Note: Settlement and entry of orders is dealt with in Order 36 of the Federal Court Rules.
IN THE FEDERAL COURT OF AUSTRALIA
VICTORIA DISTRICT REGISTRY
V139 OF 2000
BETWEEN:
JCDECAUX AUSTRALIA PTY LIMITED (ACN 078 716 793)
APPLICANTAND:
ADSHEL STREET FURNITURE PTY LIMITED
(ACN 008 081 872)
FIRST RESPONDENTPUBLIC TRANSPORT CORPORATION
SECOND RESPONDENT
JUDGE:
WEINBERG J
DATE:
6 MAY 2002
PLACE:
MELBOURNE
INTERLOCUTORY JUDGMENT
APPLICATION BY APPLICANT TO AMEND STATEMENT OF CLAIMBACKGROUND
These proceedings involve claims brought by JCDecaux Australia Pty Limited (“JCDecaux”) against Ashel Street Furniture Pty Ltd (“Adshel”) under Pts IV and V of the Trade Practices Act 1974 (Cth) (“the Act”). JCDecaux’s claims against Adshel under Pt IV are contained in pars 159 to 203 of the third further amended statement of claim (“the statement of claim”) filed in these proceedings a short time before the commencement of the trial. Essentially JCDecaux claims that Adshel’s exclusive arrangements with the Public Transport Corporation (“the PTC”), and with various councils, entered into during the period 1997 to 1999, are anti-competitive, and should be struck down under Pt IV. Paragraphs 196 to 203 contain a claim that Adshel misused its market power in contravention of s 46(1). These paragraphs are directed solely at Adshel and relate to the period from July 1999 to February 2000.
By notice of motion dated 19 April 2002, JCDecaux has applied to amend its statement of claim. Originally, it proposed to introduce several new paragraphs concerning what may loosely be termed “aggregation”. It sought to rely upon the fact that Adshel was supposedly related to a number of companies within what I will describe as the “APN Group”. Those companies are APN News & Media Pty Ltd (“APN”), Buspak Advertising Group Pty Ltd (“Buspak”), Cody Outdoor Pty Ltd (“Cody”), and Australian Posters Pty Ltd (“Posters”). JCDecaux sought to add the words emphasised in bold to par 159 of its statement of claim:
“159. APN:
(a)owns 50% of the issued share capital of Adshel and is and was at all material times the holding company of Adshel within the meaning of s 9 of the Corporations Act;
Particulars
Return filed by Adshel with the Australian Securities and Investment Commission
(b)owns 100% of the issued share capital of Buspak Advertising Group Pty Ltd ACN 001 899 690 (Buspak);
(c)owns 100% of the issued share capital of Australian Posters; and
(d)owns 52% of the issued share capital of Cody Outdoor Pty Limited ACN 059 604 278 (Cody Outdoor);
(A reference hereafter to the APN Group is a reference to Buspak, Australian Posters, Cody Outdoor and Adshel).)”
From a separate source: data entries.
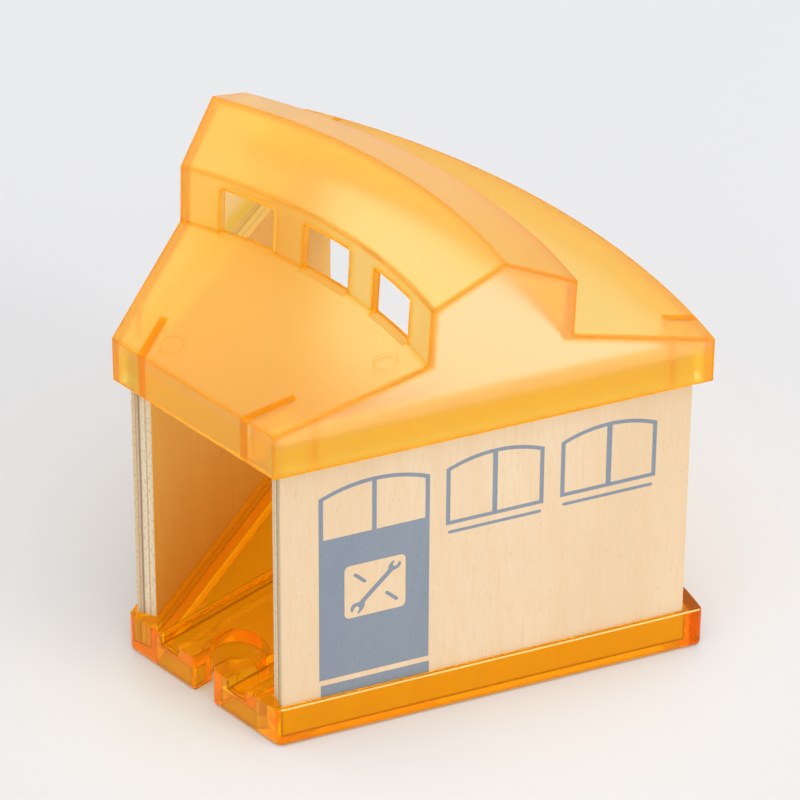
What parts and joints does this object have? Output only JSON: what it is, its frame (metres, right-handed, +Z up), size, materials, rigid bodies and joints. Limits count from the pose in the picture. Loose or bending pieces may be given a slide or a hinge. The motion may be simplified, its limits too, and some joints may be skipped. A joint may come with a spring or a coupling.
{
  "type": "toy railway engine shed",
  "caption": "Wedge-shaped engine shed for a wooden toy railway: moulded track base, plywood side walls standing in slots and a lift-off translucent roof with a clerestory.",
  "frame": {"origin": "centre of the shed's box on the ground, under the track's centre line", "axes": "+Z up, +Y along the track from the front opening to the curved back, +X towards the side wall on the right seen from the front"},
  "size_m": [0.1594, 0.1312, 0.144],
  "materials": {
    "clear_orange_plastic": "clear and glossy",
    "frosted_orange_plastic": "frosted, satin",
    "birch_plywood": "sanded, clear matt lacquer",
    "grey_blue_ink": "screen-printed, matt"
  },
  "bodies": {
    "base": {"track_base": "clear_orange_plastic"},
    "right_side": {"right_wall": "birch_plywood"},
    "left_side": {"left_wall": "birch_plywood"},
    "roof": {"roof": "frosted_orange_plastic"}
  },
  "joints": [
    {"name": "walls_lift", "type": "slide", "parent": "base", "child": "right_side", "axis": [0, 0, 1], "range_m": [0, 0.015]},
    {"name": "left_wall_lift", "type": "slide", "parent": "base", "child": "left_side", "axis": [0, 0, 1], "range_m": [0, 0.015]},
    {"name": "roof_lift", "type": "slide", "parent": "right_side", "child": "roof", "axis": [0, 0, 1], "range_m": [0, 0.03]}
  ],
  "couplings": [
    {"joint": "left_wall_lift", "follows": "walls_lift", "ratio": 1}
  ]
}
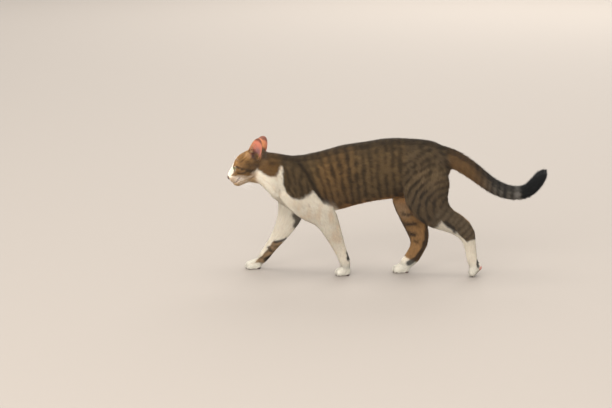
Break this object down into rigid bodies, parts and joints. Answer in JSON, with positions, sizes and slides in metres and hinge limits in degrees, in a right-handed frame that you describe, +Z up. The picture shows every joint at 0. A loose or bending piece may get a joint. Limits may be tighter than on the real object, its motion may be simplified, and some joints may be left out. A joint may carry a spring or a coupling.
{
  "type": "domestic cat",
  "caption": "Life-size still model of a slim brown tabby and white house cat in mid walk, head low and tail curled up at the end.",
  "frame": {"origin": "on the floor, under the middle of the cat's overall box", "axes": "+Z up; the cat walks towards -X; -Y is its left side"},
  "size_m": [0.6371, 0.0985, 0.277],
  "materials": {
    "coat_tabby": "short dense fur, brown with dark stripes",
    "coat_white": "short dense white fur",
    "coat_dark": "short dense black-brown fur",
    "ear_skin": "thin bare skin with sparse short hair",
    "nose_and_pads": "bare pebbled skin",
    "eye": "wet gloss over a green-gold iris and a slit pupil",
    "whisker": "fine stiff white hair"
  },
  "bodies": {
    "root": {"head": "coat_tabby", "neck": "coat_tabby", "trunk": "coat_tabby", "tail_root": "coat_tabby", "tail_middle": "coat_tabby", "tail_tip": "coat_dark", "ear_left": "ear_skin", "ear_right": "ear_skin", "eye_left": "eye", "eye_right": "eye", "upper_arm_left": "coat_white", "forearm_left": "coat_white", "forepaw_left": "coat_white", "upper_arm_right": "coat_white", "forearm_right": "coat_white", "forepaw_right": "coat_white", "thigh_left": "coat_tabby", "shank_left": "coat_tabby", "hock_left": "coat_white", "hindpaw_left": "coat_white", "thigh_right": "coat_tabby", "shank_right": "coat_tabby", "hock_right": "coat_tabby", "hindpaw_right": "coat_white"}
  },
  "joints": []
}
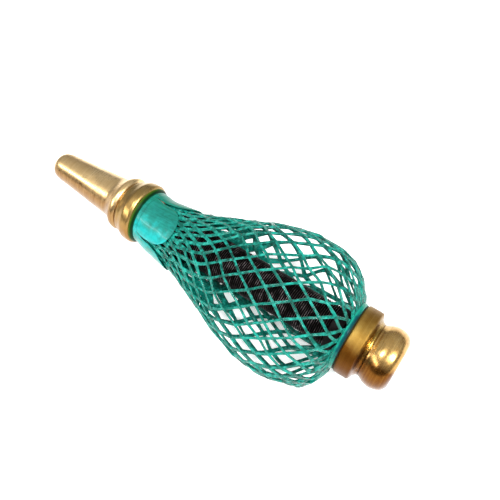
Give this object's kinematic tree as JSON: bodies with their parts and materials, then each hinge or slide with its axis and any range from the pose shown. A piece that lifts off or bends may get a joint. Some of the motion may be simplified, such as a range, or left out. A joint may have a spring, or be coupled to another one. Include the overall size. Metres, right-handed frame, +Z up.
{
  "type": "hand blower bellows",
  "caption": "Hand-held forge blower: tapered brass blast nozzle, pear-shaped net over a ribbed sprung bellows core, and a brass intake knob that pumps against it.",
  "frame": {"origin": "centre of the blast nozzle's mouth", "axes": "+X along the blower's axis from the nozzle mouth to the tail knob, +Z up as it lies on its side"},
  "size_m": [0.1991, 0.0688, 0.0688],
  "materials": {
    "brass_turned": "turned, satin with fine lathe marks",
    "brass_worn": "turned, tarnished, coarse lathe marks",
    "net_twine": "glossy two-ply twine, bonded crossings",
    "sleeve_film": "glossy, slightly translucent",
    "rim_band": "smooth, glossy",
    "seal_rubber": "matt, dark green",
    "gasket_rubber": "matt black",
    "core_rubber": "matt black, finely ribbed",
    "spring_steel": "drawn wire",
    "clamp_black": "blackened band, satin",
    "crimp_copper": "copper band, smooth",
    "valve_rubber": "matt"
  },
  "bodies": {
    "front": {"blast_nozzle": "brass_turned", "nozzle_seal_ring": "gasket_rubber", "front_collar": "brass_turned", "outlet_valve_seat": "brass_worn", "outlet_valve_cage": "brass_worn", "outlet_valve_spring": "spring_steel", "collar_seal": "seal_rubber", "neck_sleeve": "sleeve_film", "net_crimp_ring": "crimp_copper", "net_bag": "net_twine", "core_tube": "core_rubber", "front_core_clamp": "clamp_black", "return_spring": "spring_steel"},
    "tail": {"tail_plug": "brass_worn", "rear_core_clamp": "clamp_black", "rear_rim": "rim_band", "rear_gasket": "gasket_rubber", "inlet_valve_seat": "brass_worn", "inlet_valve_cage": "brass_worn", "inlet_valve_spring": "spring_steel", "tail_knob": "brass_worn", "intake_screen": "spring_steel"},
    "outlet_valve": {"outlet_valve_disc": "valve_rubber"},
    "inlet_valve": {"inlet_valve_disc": "valve_rubber"}
  },
  "joints": [
    {"name": "pump_stroke", "type": "slide", "parent": "front", "child": "tail", "axis": [1, 0, 0], "range_m": [-0.03, 0.003], "stiffness_N_per_m": 400, "deforming": ["net_bag", "core_tube", "return_spring"]},
    {"name": "outlet_valve_lift", "type": "slide", "parent": "front", "child": "outlet_valve", "axis": [-1, 0, 0], "range_m": [0, 0.0015], "stiffness_N_per_m": 20, "springref_m": -0.001, "deforming": ["outlet_valve_spring"]},
    {"name": "inlet_valve_lift", "type": "slide", "parent": "tail", "child": "inlet_valve", "axis": [-1, 0, 0], "range_m": [0, 0.0015], "stiffness_N_per_m": 20, "springref_m": -0.001, "deforming": ["inlet_valve_spring"]}
  ]
}
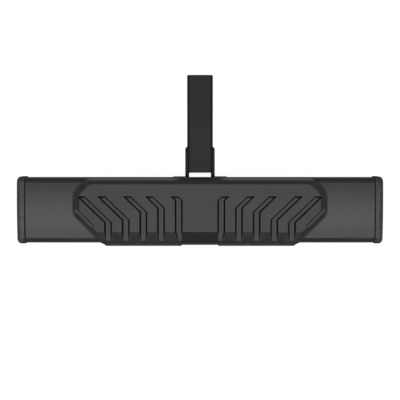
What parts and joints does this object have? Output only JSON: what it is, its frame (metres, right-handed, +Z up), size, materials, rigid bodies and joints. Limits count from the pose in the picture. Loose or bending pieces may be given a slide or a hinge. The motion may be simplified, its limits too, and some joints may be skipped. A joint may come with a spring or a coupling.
{
  "type": "hitch receiver step",
  "caption": "Wide flat bumper step with a moulded tread pad and end caps, bolted on folded plates under a square hitch shank that slides into a receiver.",
  "frame": {"origin": "Centre of the hitch pin hole, on the axis of the shank.", "axes": "+Y points along the shank into the receiver, +X runs along the step to the right of someone who stands behind the vehicle and faces it, and +Z is up."},
  "size_m": [0.709, 0.334, 0.1088],
  "materials": {
    "powder_coat": "satin powder coat",
    "shank_coat": "satin powder coat",
    "pad_plastic": "fine grain",
    "cap_plastic": "fine grain",
    "zinc": "zinc plated",
    "nylon": "natural"
  },
  "bodies": {
    "root": {"step_tube": "powder_coat", "step_pad": "pad_plastic", "end_cap_left": "cap_plastic", "end_cap_right": "cap_plastic", "shank_tube": "shank_coat", "side_plate_left": "powder_coat", "side_plate_right": "powder_coat", "top_weld_left": "powder_coat", "top_weld_right": "powder_coat", "bottom_weld_left": "powder_coat", "bottom_weld_right": "powder_coat", "end_weld_left": "powder_coat", "end_weld_right": "powder_coat", "flange_bolts": "zinc", "spring_washers": "zinc", "flat_washers": "zinc", "rivet_nuts": "zinc", "pad_clips": "nylon", "cap_screws": "zinc"}
  },
  "joints": []
}
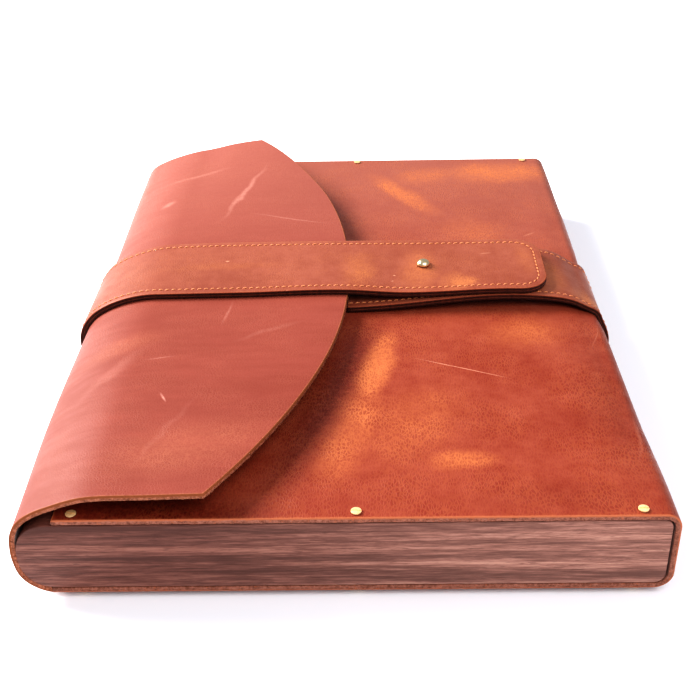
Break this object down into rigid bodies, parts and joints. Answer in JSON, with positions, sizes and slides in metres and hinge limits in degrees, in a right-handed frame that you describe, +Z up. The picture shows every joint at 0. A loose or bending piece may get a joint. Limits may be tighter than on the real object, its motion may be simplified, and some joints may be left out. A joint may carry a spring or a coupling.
{
  "type": "photo album flap case",
  "caption": "Flat leather case between two walnut end bars, with a flap that curls over the top and a strap that buttons on a brass stud; holds a photo album.",
  "frame": {"origin": "middle of the footprint, on the surface that the case lies on", "axes": "+X along the walnut bars, from the curled left end to the right side; +Y from the front bar to the rear bar; +Z up"},
  "size_m": [0.2512, 0.3448, 0.0519],
  "materials": {
    "panel_leather": "waxed pull-up leather, deep orange red, with lighter orange bends",
    "flap_leather": "waxed pull-up leather, dusty red brown, lightly scratched",
    "strap_leather": "waxed pull-up leather, orange brown, stitched in tan thread",
    "strap_lining": "dark brown leather backing with a dyed edge",
    "walnut": "fine straight grained walnut, oiled",
    "screw_brass": "bright turned brass",
    "stud_brass": "polished pale brass"
  },
  "bodies": {
    "case": {"leather_wrap": "panel_leather", "front_end_bar": "walnut", "rear_end_bar": "walnut", "front_top_screw_1": "screw_brass", "front_top_screw_2": "screw_brass", "front_top_screw_3": "screw_brass", "front_bottom_screw_1": "screw_brass", "front_bottom_screw_2": "screw_brass", "front_bottom_screw_3": "screw_brass", "rear_top_screw_1": "screw_brass", "rear_top_screw_2": "screw_brass", "rear_top_screw_3": "screw_brass", "rear_bottom_screw_1": "screw_brass", "rear_bottom_screw_2": "screw_brass", "rear_bottom_screw_3": "screw_brass", "strap_belt_face": "strap_leather", "strap_belt_lining": "strap_lining", "stud_button": "stud_brass", "stud_base_screw": "stud_brass"},
    "curl_strip_1": {"flap_curl_1": "flap_leather", "strap_curl_1_face": "strap_leather", "strap_curl_1_lining": "strap_lining"},
    "curl_strip_2": {"flap_curl_2": "flap_leather", "strap_curl_2_face": "strap_leather", "strap_curl_2_lining": "strap_lining"},
    "curl_strip_3": {"flap_curl_3": "flap_leather", "strap_curl_3_face": "strap_leather", "strap_curl_3_lining": "strap_lining"},
    "flap": {"flap_leaf": "flap_leather", "strap_over_flap_face": "strap_leather", "strap_over_flap_lining": "strap_lining"},
    "strap_tail": {"strap_tail_face": "strap_leather", "strap_tail_lining": "strap_lining"}
  },
  "joints": [
    {"name": "flap_open", "type": "hinge", "parent": "case", "child": "curl_strip_1", "pos_m": [-0.11071, 0, 0.00404], "axis": [0, -1, 0], "range_deg": [0, 40]},
    {"name": "flap_uncurl_2", "type": "hinge", "parent": "curl_strip_1", "child": "curl_strip_2", "pos_m": [-0.12022, 0, 0.01202], "axis": [0, -1, 0], "range_deg": [0, 40]},
    {"name": "flap_uncurl_3", "type": "hinge", "parent": "curl_strip_2", "child": "curl_strip_3", "pos_m": [-0.12237, 0, 0.02425], "axis": [0, -1, 0], "range_deg": [0, 40]},
    {"name": "flap_uncurl_4", "type": "hinge", "parent": "curl_strip_3", "child": "flap", "pos_m": [-0.11617, 0, 0.035], "axis": [0, -1, 0], "range_deg": [0, 40]},
    {"name": "strap_lift", "type": "hinge", "parent": "flap", "child": "strap_tail", "pos_m": [-0.0075, 0, 0.0482], "axis": [0, -1, 0], "range_deg": [0, 45]}
  ],
  "couplings": [
    {"joint": "flap_uncurl_2", "follows": "flap_open", "ratio": 1},
    {"joint": "flap_uncurl_3", "follows": "flap_open", "ratio": 1},
    {"joint": "flap_uncurl_4", "follows": "flap_open", "ratio": 1}
  ]
}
JCDecaux also sought to introduce a new par 163A. It was originally proposed in the following terms:
“163A. At all material times Buspak, Australian Posters, Cody Outdoor and Adshel were parties to a contract, arrangement or understanding pursuant to which:
(a)each of them would not seek to compete against each other to acquire the rights to display Outdoor Advertising Products used or likely to be used by each other;
(b)each of them would limit participation in the supply of Outdoor Advertising Products to pre-determined market segments.”
JCDecaux sought to rely upon these two amendments, together with several others consequential upon them, in support of its claim that Adshel had a “substantial degree of power” in various markets which it identified in par 196 of the statement of claim.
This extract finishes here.